Return every line below in which "hinge" appears.

— start of Data —

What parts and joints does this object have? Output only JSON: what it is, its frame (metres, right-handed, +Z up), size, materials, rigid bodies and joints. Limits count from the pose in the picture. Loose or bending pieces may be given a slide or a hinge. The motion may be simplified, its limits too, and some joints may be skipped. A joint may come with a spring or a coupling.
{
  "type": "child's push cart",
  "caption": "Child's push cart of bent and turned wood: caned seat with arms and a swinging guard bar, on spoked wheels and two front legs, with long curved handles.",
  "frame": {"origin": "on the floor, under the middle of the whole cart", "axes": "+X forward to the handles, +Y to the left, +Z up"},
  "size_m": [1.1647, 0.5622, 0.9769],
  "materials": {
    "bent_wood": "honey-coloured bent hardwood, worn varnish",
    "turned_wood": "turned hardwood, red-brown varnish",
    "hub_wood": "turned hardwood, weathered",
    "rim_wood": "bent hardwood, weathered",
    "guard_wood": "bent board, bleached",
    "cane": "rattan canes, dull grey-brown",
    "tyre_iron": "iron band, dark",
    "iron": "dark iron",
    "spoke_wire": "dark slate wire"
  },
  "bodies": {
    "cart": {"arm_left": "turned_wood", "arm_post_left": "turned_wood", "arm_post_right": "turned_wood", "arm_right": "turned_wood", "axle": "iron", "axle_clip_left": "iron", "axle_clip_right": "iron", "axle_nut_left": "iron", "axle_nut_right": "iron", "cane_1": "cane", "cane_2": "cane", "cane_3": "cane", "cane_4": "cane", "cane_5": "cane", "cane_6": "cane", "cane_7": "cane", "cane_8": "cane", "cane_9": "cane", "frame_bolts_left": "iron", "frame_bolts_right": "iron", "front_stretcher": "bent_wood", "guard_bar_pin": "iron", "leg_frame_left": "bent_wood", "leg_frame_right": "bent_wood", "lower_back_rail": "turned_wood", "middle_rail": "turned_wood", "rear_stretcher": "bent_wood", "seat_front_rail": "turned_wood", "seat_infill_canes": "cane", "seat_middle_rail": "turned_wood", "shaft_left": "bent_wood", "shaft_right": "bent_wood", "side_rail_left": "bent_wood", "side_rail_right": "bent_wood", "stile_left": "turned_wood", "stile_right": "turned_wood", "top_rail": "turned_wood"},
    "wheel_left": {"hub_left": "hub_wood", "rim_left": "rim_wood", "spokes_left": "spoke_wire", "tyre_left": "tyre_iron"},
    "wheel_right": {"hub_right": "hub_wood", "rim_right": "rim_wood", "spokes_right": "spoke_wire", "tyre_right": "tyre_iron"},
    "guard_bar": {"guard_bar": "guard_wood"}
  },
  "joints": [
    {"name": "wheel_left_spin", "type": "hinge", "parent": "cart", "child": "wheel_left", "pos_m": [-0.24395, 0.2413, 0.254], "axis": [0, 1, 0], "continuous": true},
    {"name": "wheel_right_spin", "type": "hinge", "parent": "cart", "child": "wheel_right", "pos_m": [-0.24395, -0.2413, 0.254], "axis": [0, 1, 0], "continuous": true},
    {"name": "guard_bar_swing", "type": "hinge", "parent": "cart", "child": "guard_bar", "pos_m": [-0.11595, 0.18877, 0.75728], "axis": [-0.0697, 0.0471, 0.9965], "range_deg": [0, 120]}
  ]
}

— end of Data —

Exercise output
What parts and joints does this object have? Output only JSON: what it is, its frame (metres, right-handed, +Z up), size, materials, rigid bodies and joints. Limits count from the pose in the picture. Loose or bending pieces may be given a slide or a hinge. The motion may be simplified, its limits too, and some joints may be skipped. A joint may come with a spring or a coupling.
    {"name": "wheel_left_spin", "type": "hinge", "parent": "cart", "child": "wheel_left", "pos_m": [-0.24395, 0.2413, 0.254], "axis": [0, 1, 0], "continuous": true},
    {"name": "wheel_right_spin", "type": "hinge", "parent": "cart", "child": "wheel_right", "pos_m": [-0.24395, -0.2413, 0.254], "axis": [0, 1, 0], "continuous": true},
    {"name": "guard_bar_swing", "type": "hinge", "parent": "cart", "child": "guard_bar", "pos_m": [-0.11595, 0.18877, 0.75728], "axis": [-0.0697, 0.0471, 0.9965], "range_deg": [0, 120]}